Give every line of the material again, exactly as written.

╭──

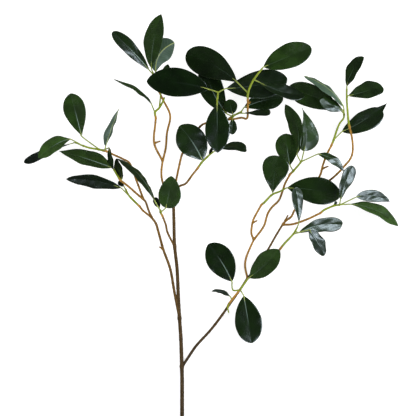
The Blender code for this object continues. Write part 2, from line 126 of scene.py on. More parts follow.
TWIGS = {
    "inner": [(-12, 319, 17.8), (-23, 341, 22), (-26, 354, 25), (-31, 367, 28)],
    "left_low": [(-49, 366, 19), (-62, 376, 18), (-67, 382, 18)],
    "left_fork": [(-49, 366, 19), (-54, 378, 21), (-58, 390, 22), (-62, 395, 23)],
    "left_tip": [(-62, 395, 23), (-72, 422, 24), (-83, 451, 27), (-94, 459, 31), (-107, 465, 36),
                 (-120, 471, 41)],
    "left_middle": [(-62, 395, 23), (-73, 404, 27), (-83, 413, 31), (-97, 424, 36)],
    "top_left": [(-14, 402, 27), (-27, 414, 30), (-32, 426, 32), (-33, 440, 34), (-31, 456, 36)],
    "top_stalk": [(-31, 456, 36), (-43, 479, 40), (-45, 494, 43), (-43, 512, 46), (-42, 523, 48)],
    "top_leaves": [(-31, 456, 36), (-26, 477, 38), (-24, 501, 39), (-19, 523, 40), (-21, 536, 41),
                   (-30, 553, 42), (-36, 566, 43)],
    "right_of_stem": [(-14, 402, 27), (-5, 415, 29), (6, 420, 31), (16, 433, 33), (24, 443, 35)],
    "middle": [(-14, 402, 27), (-10, 422, 30), (-5, 446, 34), (1, 469, 38), (14, 491, 43),
               (29, 511, 48), (40, 517, 51), (56, 520, 54), (74, 522, 56), (84, 523, 57),
               (95, 525, 58), (104, 524, 60), (105, 539, 72), (105, 552, 84)],
    "inner_right": [(105, 268, 20), (101, 288, 22), (104, 305, 24), (115, 330, 27)],
    "right_inner": [(115, 330, 27), (111, 341, 29), (113, 358, 31), (117, 368, 33), (126, 384, 36)],
    "right_middle": [(115, 330, 27), (126, 344, 27), (132, 354, 28), (137, 371, 28), (144, 382, 29),
                     (155, 393, 29), (161, 408, 31), (165, 420, 33), (172, 433, 36)],
    "right_long": [(105, 268, 20), (121, 290, 20), (137, 313, 20), (149, 334, 21), (161, 354, 24)],
    "right_low": [(161, 354, 24), (178, 355, 27), (201, 363, 32), (220, 372, 37)],
    "right_up": [(161, 354, 24), (166, 360, 26), (175, 367, 28), (180, 377, 30), (190, 391, 31),
                 (204, 411, 32)],
    "right_upper": [(204, 411, 32), (220, 431, 35), (225, 448, 38), (231, 465, 41), (238, 479, 44)],
    "right_top": [(204, 411, 32), (220, 418, 32), (236, 425, 34), (251, 438, 37), (259, 447, 39),
                  (269, 459, 43), (273, 472, 47), (272, 491, 53), (268, 508, 59)],
    "right_cross": [(105, 268, 20), (120, 277, 21), (136, 291, 23), (150, 306, 27), (157, 315, 30)],
}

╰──

### Solved exercise
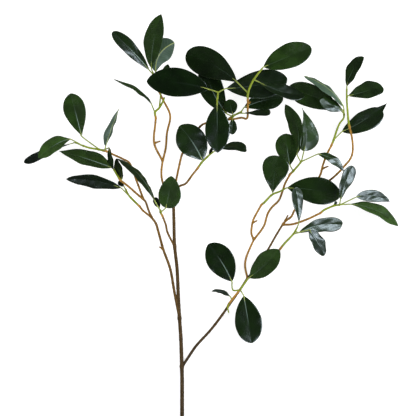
The Blender code for this object continues. Write part 2, from line 126 of scene.py on. More parts follow.
TWIGS = {
    "inner": [(-12, 319, 17.8), (-23, 341, 22), (-26, 354, 25), (-31, 367, 28)],
    "left_low": [(-49, 366, 19), (-62, 376, 18), (-67, 382, 18)],
    "left_fork": [(-49, 366, 19), (-54, 378, 21), (-58, 390, 22), (-62, 395, 23)],
    "left_tip": [(-62, 395, 23), (-72, 422, 24), (-83, 451, 27), (-94, 459, 31), (-107, 465, 36),
                 (-120, 471, 41)],
    "left_middle": [(-62, 395, 23), (-73, 404, 27), (-83, 413, 31), (-97, 424, 36)],
    "top_left": [(-14, 402, 27), (-27, 414, 30), (-32, 426, 32), (-33, 440, 34), (-31, 456, 36)],
    "top_stalk": [(-31, 456, 36), (-43, 479, 40), (-45, 494, 43), (-43, 512, 46), (-42, 523, 48)],
    "top_leaves": [(-31, 456, 36), (-26, 477, 38), (-24, 501, 39), (-19, 523, 40), (-21, 536, 41),
                   (-30, 553, 42), (-36, 566, 43)],
    "right_of_stem": [(-14, 402, 27), (-5, 415, 29), (6, 420, 31), (16, 433, 33), (24, 443, 35)],
    "middle": [(-14, 402, 27), (-10, 422, 30), (-5, 446, 34), (1, 469, 38), (14, 491, 43),
               (29, 511, 48), (40, 517, 51), (56, 520, 54), (74, 522, 56), (84, 523, 57),
               (95, 525, 58), (104, 524, 60), (105, 539, 72), (105, 552, 84)],
    "inner_right": [(105, 268, 20), (101, 288, 22), (104, 305, 24), (115, 330, 27)],
    "right_inner": [(115, 330, 27), (111, 341, 29), (113, 358, 31), (117, 368, 33), (126, 384, 36)],
    "right_middle": [(115, 330, 27), (126, 344, 27), (132, 354, 28), (137, 371, 28), (144, 382, 29),
                     (155, 393, 29), (161, 408, 31), (165, 420, 33), (172, 433, 36)],
    "right_long": [(105, 268, 20), (121, 290, 20), (137, 313, 20), (149, 334, 21), (161, 354, 24)],
    "right_low": [(161, 354, 24), (178, 355, 27), (201, 363, 32), (220, 372, 37)],
    "right_up": [(161, 354, 24), (166, 360, 26), (175, 367, 28), (180, 377, 30), (190, 391, 31),
                 (204, 411, 32)],
    "right_upper": [(204, 411, 32), (220, 431, 35), (225, 448, 38), (231, 465, 41), (238, 479, 44)],
    "right_top": [(204, 411, 32), (220, 418, 32), (236, 425, 34), (251, 438, 37), (259, 447, 39),
                  (269, 459, 43), (273, 472, 47), (272, 491, 53), (268, 508, 59)],
    "right_cross": [(105, 268, 20), (120, 277, 21), (136, 291, 23), (150, 306, 27), (157, 315, 30)],
}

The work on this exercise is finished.